When your stakeholders enter your virtual spaces, they’ll be expecting you to protect them. If they suffer from abuse or misinformation within your metaverse environment, your brand may pay a steep price.

If you plan to offer or participate in metaverse environments (such as virtual storefronts, meetings or entertainment), consider new protocols and controls (including third-party oversight), as well as impartial content moderation teams to help keep the experience in your metaverse space free from misinformation, harassment and abuse. You may also need to rethink privacy for a digital world that can allow its users to do much more, and reveal much more, than they can on the internet today.
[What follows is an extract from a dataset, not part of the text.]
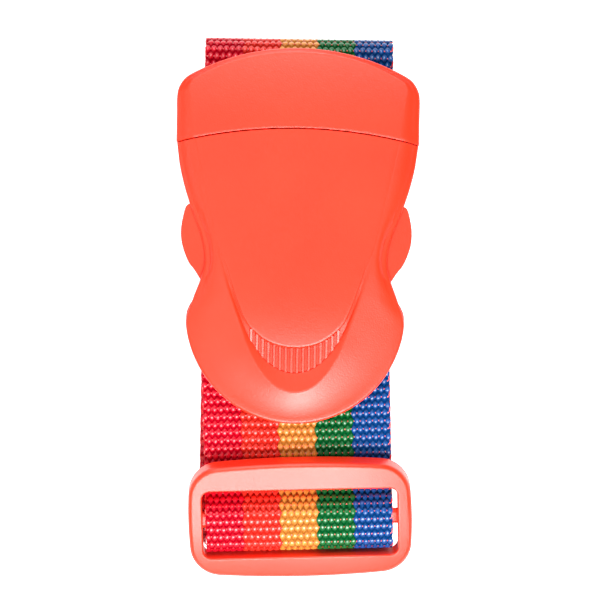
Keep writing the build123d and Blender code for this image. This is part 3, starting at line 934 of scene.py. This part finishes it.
def make_cap():
    """The male half's cap: broad arc at the top, straight flanks with soft creases."""
    steps = 8
    top = buckle_top
    arc_radius = 59.6
    arc_centre = cap_top_y - arc_radius
    corner_radius = 7.0
    corner_x = cap_half_width - corner_radius
    corner_y = arc_centre + math.sqrt((arc_radius - corner_radius) ** 2 - corner_x**2)
    corner_turn = math.atan2(corner_y - arc_centre, corner_x)
    low_y = parting_y(cap_half_width) + parting_gap
    keys = [(cap_half_width, between(low_y, corner_y, share)) for share in (0, 0.33, 0.67, 1.0)]
    for share in (0.33, 0.67, 1.0):
        angle = corner_turn * share
        keys.append((corner_x + corner_radius * math.cos(angle), corner_y + corner_radius * math.sin(angle)))
    last_x = keys[-1][0]
    for share in (0.85, 0.68, 0.5, 0.33, 0.16, 0.0):
        x = last_x * share
        keys.append((x, arc_centre + math.sqrt(arc_radius**2 - x * x)))
    outline = smooth_curve(keys, steps)
    normals = outward(outline, -1)
    inset_keys = [5.4, 4.9, 4.3, 3.9, 3.3, 2.7, 2.2, 1.8, 1.5, 1.4, 1.3, 1.3, 1.3]
    crease = outline - normals * along_keys(inset_keys, steps)[:, None]
    meet_parting(crease, parting_gap)
    crease[-1, 0] = 0
    spine_end = 58.0
    share = (crease[:, 1] - crease[0, 1]) / (crease[-1, 1] - crease[0, 1])
    spine_y = parting_centre_y + parting_gap + (spine_end - parting_centre_y) * share
    spine = np.column_stack([0 * share, spine_y])

    def face_height(plan):
        fall = np.clip((plan[:, 1] - 48.0) / 20.0, 0, 1)
        return top - 0.2 * (plan[:, 0] / 28.0) ** 2 - 1.2 * fall**2

    crease_z = face_height(crease)
    rim_keys = [-2.2, -2.1, -2.0, -1.85, -1.7, -1.6, -1.5, -1.45, -1.4, -1.4, -1.4, -1.4, -1.4]
    rim_z = top + along_keys(rim_keys, steps)
    rings = []
    for face_share in (0.0, 0.25, 0.5, 0.72, 0.88, 0.97):
        plan = between(spine, crease, face_share)
        rings.append(with_height(plan, face_height(plan)))
    rings.append(with_height(crease, crease_z))
    edge_keys = [0.9, 0.9, 0.9, 0.85, 0.8, 0.75, 0.7, 0.65, 0.6, 0.6, 0.6, 0.6, 0.6]
    rim_inset = along_keys(edge_keys, steps)
    edge = outline - normals * rim_inset[:, None]
    for out_share in (0.06, 0.2, 0.4, 0.6, 0.8):
        plan = between(crease, edge, out_share)
        rings.append(with_height(plan, between(crease_z, rim_z, out_share**1.8)))
    rings += rounded_rim(outline, normals, rim_z, rim_inset, drop=0.9)
    break_parting_edge(rings, gap=parting_gap, across=0.45, drop=0.13)
    x = outline[:, 0]
    at_exit = (x < slot_half_width + 0.2) & (outline[:, 1] > 58)
    low_edge = np.where(at_exit, male_bar[1] + 3.9, buckle_base)
    inner = outline - normals * wall
    inner[0, 0] = outline[0, 0] - wall

    def roof(plan):
        return np.full(len(plan), pocket_roof)

    piece = cover("male_cap_cover", rings, low_edge, roof, inner, spine, gap=0.05)
    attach(piece, "male_half")
    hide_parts("male_cap")


def soften(node, width, material=None):
    """Round a CAD node's sharp edges and give it its finish."""
    piece = nodes[node]
    piece.data.materials.clear()
    piece.data.materials.append(material or plastic)
    if width:
        bevel = piece.modifiers.new("rounded_edges", "BEVEL")
        bevel.width = width * mm
        bevel.segments = 3
        bevel.limit_method = "ANGLE"
        bevel.angle_limit = math.radians(40)


# ====================================================================================== studio
def area_light(name, place, width, height, power):
    """A softbox aimed at the buckle; places are in metres."""
    target = (0, 0, 0.03)
    data = bpy.data.lights.new(name, "AREA")
    data.shape = "RECTANGLE"
    data.size = width
    data.size_y = height
    data.energy = power
    light = bpy.data.objects.new(name, data)
    bpy.context.scene.collection.objects.link(light)
    light.location = place
    light.rotation_euler = (Vector(target) - Vector(place)).to_track_quat("-Z", "Y").to_euler()


def make_studio():
    """White world, softboxes all round but the right, and a pale floor under the strap."""
    world = bpy.data.worlds.new("studio")
    bpy.context.scene.world = world
    world.use_nodes = True
    background = world.node_tree.nodes["Background"]
    background.inputs["Color"].default_value = (1.0, 1.0, 1.0, 1.0)
    background.inputs["Strength"].default_value = 0.07
    area_light("key_softbox", (0.07, -0.46, 0.55), 0.46, 0.30, 10.8)
    area_light("back_softbox", (0.02, 0.48, 0.70), 0.24, 0.24, 3.4)
    area_light("rear_softbox", (-0.10, 0.65, 0.35), 0.40, 0.30, 2.0)
    area_light("side_softbox", (-0.55, -0.05, 0.42), 0.24, 0.24, 0.5)
    area_light("sky_softbox", (-0.32, 0.12, 0.72), 0.50, 0.50, 0.8)
    mesh = bpy.data.meshes.new("floor")
    half = 3.0
    corners = [(-half, -half, 0), (half, -half, 0), (half, half, 0), (-half, half, 0)]
    mesh.from_pydata(corners, [], [[0, 1, 2, 3]])
    mesh.materials.append(floor_paint())
    floor = bpy.data.objects.new("floor", mesh)
    floor.location = (0, 0, -0.0002)
    bpy.context.scene.collection.objects.link(floor)


def make_camera():
    """Straight down on the strap, from a metre away."""
    data = bpy.data.cameras.new("camera")
    camera = bpy.data.objects.new("camera", data)
    bpy.context.scene.collection.objects.link(camera)
    distance = 1.0
    frame_width = 0.15873  # what the picture takes in at the buckle's height
    data.sensor_width = 36.0
    data.lens = data.sensor_width * distance / frame_width
    data.clip_start = 0.01
    camera.location = (0.00124, 0.0023, 0.030 + distance)
    camera.rotation_euler = (0, 0, math.radians(0.9))
    bpy.context.scene.camera = camera


make_camera()
make_studio()
make_webbing()
make_female_front()
make_cap()
for node, rounding in (("female_rear_shell", 0.3), ("male_frame", 0.2)):
    soften(node, rounding)
soften("slider_frame", 0.45, slider_plastic)
for node in ("latch_arm_left", "latch_arm_right"):
    soften(node, 0.9)
for node in ("male_end_stitches", "slider_end_stitches"):
    soften(node, 0, coral_yarn)

view = bpy.context.scene.view_settings
view.view_transform = "Standard"
view.look = "None"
Finally, in a digital world that often makes illusion easy, focus on authenticity: A critical way to inspire metaverse trust is for your metaverse presence to match your values and purpose.

6. The persistent metaverse: Build trust for when no one is looking


Even when you go away, it’s still there: That’s true of the physical world, and it’s supposed to be true of the metaverse too. Even after your customers or employees remove their VR or XR headsets, all the activities they were involved in will persist. Smart contracts will keep enforcing agreements and trading assets. Digital products will remain on digital shelves, ready for other digital users to buy them. Virtual machines will keep producing virtual widgets.

To trust that your company’s virtual activities, investments and presence can work as expected in this persistent digital world, you may need to rethink digital services, monitoring and controls.

New technologies can help. Blockchain combined with artificial intelligence (AI), for example, can in some cases automate the authentication of identity, assets, transactions and contracts — helping establish  trust in ongoing metaverse activities. Consider independent teams as well, both internal and external, to audit both smart contracts’ code and the underlying hardware and software infrastructure.